╭──
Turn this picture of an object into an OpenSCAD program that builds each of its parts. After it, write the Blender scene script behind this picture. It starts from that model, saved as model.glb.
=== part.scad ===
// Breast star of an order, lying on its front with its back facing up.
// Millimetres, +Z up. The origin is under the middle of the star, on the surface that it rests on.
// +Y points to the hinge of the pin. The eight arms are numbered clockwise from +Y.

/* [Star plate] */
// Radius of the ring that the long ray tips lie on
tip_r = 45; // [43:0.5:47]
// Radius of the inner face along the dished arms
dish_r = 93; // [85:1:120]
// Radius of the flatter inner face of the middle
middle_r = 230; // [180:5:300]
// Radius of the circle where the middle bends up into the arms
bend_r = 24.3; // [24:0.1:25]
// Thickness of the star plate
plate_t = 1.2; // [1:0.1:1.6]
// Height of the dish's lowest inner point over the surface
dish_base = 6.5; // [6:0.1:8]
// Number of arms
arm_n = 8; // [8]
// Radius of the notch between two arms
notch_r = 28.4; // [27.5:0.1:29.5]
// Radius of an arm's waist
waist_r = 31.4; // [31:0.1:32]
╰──
╭──
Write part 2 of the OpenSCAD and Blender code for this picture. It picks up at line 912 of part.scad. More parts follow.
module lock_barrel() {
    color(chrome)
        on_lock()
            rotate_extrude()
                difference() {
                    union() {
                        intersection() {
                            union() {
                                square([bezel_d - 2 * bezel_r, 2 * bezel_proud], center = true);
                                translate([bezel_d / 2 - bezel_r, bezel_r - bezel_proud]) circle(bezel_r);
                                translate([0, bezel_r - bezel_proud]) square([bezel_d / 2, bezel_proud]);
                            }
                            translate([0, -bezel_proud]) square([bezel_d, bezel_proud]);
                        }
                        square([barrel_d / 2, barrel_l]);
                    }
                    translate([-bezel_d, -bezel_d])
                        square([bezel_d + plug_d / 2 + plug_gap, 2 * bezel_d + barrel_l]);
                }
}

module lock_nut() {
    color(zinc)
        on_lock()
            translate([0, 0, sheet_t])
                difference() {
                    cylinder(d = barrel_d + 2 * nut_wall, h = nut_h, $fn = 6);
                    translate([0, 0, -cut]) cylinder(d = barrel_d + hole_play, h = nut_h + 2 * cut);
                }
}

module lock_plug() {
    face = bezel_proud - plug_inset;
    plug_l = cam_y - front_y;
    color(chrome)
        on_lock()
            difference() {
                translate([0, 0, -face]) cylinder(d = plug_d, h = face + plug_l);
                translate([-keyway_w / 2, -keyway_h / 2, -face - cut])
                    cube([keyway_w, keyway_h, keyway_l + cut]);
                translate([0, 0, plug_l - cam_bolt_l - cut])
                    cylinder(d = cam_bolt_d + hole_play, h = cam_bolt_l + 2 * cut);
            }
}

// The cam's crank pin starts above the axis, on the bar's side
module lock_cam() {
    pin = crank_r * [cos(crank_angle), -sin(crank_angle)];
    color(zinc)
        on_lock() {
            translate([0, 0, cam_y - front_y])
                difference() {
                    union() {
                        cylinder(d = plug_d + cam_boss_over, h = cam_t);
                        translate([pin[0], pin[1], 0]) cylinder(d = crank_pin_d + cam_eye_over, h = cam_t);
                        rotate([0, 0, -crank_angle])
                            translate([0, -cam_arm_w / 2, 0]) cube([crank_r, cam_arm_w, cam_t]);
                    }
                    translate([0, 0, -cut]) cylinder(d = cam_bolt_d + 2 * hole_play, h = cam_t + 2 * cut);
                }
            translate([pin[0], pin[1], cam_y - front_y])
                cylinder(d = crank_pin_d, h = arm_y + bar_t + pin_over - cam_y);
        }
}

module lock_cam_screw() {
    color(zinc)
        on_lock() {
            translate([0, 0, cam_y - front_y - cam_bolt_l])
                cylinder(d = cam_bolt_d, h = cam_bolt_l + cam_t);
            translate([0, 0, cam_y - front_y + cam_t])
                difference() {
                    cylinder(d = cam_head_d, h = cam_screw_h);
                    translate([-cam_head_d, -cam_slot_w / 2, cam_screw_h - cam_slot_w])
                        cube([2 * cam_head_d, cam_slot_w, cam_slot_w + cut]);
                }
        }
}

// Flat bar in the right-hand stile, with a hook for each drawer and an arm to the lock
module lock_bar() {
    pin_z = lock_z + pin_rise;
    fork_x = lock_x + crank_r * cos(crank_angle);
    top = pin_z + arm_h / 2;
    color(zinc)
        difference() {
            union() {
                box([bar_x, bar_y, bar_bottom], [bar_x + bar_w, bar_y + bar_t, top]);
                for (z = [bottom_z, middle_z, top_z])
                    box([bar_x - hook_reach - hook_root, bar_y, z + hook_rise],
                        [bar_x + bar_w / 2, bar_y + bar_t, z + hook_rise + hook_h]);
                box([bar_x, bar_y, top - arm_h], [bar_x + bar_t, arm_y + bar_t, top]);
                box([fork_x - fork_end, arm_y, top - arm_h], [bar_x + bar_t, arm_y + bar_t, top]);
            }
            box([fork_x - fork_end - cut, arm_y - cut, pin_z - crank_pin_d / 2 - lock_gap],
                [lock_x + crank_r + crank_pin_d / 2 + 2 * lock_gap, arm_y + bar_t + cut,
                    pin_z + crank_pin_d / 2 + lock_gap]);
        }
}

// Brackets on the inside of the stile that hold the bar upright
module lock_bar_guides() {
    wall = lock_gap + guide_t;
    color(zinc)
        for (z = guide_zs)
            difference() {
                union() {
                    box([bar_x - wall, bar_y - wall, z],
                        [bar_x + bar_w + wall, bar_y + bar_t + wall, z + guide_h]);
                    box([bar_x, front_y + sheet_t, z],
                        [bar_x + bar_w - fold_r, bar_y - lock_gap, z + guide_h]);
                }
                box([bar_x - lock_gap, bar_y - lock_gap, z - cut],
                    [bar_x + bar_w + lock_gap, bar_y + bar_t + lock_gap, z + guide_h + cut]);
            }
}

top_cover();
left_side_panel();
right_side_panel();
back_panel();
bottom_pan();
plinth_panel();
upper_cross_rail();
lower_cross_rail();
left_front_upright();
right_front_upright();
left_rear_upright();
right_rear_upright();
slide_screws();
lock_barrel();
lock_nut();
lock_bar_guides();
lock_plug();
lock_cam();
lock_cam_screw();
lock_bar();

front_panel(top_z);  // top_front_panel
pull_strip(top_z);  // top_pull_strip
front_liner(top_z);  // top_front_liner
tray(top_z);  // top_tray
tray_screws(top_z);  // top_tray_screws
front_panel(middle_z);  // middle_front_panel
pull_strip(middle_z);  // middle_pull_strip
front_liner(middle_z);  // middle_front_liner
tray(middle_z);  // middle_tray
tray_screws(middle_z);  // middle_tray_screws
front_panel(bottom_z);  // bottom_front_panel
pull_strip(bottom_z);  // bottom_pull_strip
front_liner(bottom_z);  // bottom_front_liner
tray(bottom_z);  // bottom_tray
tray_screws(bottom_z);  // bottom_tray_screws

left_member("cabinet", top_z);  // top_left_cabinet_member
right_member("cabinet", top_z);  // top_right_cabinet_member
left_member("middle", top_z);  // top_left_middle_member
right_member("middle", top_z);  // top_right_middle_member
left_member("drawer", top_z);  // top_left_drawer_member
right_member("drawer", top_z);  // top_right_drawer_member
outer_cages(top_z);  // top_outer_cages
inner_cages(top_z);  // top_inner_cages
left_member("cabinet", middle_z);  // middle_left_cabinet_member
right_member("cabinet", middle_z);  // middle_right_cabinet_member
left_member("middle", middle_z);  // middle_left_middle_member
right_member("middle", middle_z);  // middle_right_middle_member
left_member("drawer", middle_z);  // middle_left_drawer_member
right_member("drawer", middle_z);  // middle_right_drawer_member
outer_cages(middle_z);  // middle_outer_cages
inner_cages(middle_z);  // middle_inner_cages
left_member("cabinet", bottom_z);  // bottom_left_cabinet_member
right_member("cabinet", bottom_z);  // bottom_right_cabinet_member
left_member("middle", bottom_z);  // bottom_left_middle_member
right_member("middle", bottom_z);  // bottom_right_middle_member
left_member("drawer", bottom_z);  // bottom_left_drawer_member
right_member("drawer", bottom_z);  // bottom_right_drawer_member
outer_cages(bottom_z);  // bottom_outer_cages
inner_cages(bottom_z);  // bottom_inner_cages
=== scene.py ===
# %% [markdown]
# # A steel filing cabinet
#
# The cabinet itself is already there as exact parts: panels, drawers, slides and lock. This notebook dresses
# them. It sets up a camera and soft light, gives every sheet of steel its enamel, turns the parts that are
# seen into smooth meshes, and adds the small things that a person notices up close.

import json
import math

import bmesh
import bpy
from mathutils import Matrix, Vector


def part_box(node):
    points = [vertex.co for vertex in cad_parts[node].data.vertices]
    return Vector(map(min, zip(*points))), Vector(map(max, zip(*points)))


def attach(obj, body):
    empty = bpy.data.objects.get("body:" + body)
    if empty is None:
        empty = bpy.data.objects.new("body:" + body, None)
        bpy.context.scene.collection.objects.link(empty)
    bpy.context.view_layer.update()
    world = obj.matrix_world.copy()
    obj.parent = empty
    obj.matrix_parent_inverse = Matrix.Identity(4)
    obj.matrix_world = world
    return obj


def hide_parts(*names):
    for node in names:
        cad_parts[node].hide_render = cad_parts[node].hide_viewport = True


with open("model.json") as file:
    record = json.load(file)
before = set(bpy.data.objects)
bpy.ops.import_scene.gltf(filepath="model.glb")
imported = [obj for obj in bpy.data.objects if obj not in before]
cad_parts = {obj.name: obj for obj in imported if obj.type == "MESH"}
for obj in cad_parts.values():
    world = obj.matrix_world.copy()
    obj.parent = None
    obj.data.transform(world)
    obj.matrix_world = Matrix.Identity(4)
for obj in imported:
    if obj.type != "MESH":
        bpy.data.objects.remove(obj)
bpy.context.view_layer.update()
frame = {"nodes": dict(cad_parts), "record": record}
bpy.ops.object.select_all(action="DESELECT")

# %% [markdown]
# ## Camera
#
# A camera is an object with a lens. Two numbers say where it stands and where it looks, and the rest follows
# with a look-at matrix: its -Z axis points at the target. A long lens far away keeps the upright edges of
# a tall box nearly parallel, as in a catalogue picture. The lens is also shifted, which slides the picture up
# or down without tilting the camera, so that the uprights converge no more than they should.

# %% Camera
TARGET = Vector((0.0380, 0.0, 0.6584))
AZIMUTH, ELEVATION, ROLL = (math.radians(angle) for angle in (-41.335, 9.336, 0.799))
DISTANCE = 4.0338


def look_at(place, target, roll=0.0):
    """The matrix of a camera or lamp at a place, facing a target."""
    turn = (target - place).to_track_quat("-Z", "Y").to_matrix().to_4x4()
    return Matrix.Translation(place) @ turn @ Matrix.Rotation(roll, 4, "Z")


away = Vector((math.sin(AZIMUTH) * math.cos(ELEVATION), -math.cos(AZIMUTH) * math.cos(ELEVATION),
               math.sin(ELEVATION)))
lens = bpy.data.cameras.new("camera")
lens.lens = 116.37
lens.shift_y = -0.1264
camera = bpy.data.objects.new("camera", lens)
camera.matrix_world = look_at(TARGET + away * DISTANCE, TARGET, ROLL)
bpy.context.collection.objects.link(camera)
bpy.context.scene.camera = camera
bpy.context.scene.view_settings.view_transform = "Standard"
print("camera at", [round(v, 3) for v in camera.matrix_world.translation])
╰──
- [Given exercise] Return only the part of the records above that opens with the line containing "zip(*points))), Vector(map(max, zip(*points)))" and closes with the line containing "record = json.load(file)", ends included.

- [Reply]
    return Vector(map(min, zip(*points))), Vector(map(max, zip(*points)))


def attach(obj, body):
    empty = bpy.data.objects.get("body:" + body)
    if empty is None:
        empty = bpy.data.objects.new("body:" + body, None)
        bpy.context.scene.collection.objects.link(empty)
    bpy.context.view_layer.update()
    world = obj.matrix_world.copy()
    obj.parent = empty
    obj.matrix_parent_inverse = Matrix.Identity(4)
    obj.matrix_world = world
    return obj


def hide_parts(*names):
    for node in names:
        cad_parts[node].hide_render = cad_parts[node].hide_viewport = True


with open("model.json") as file:
    record = json.load(file)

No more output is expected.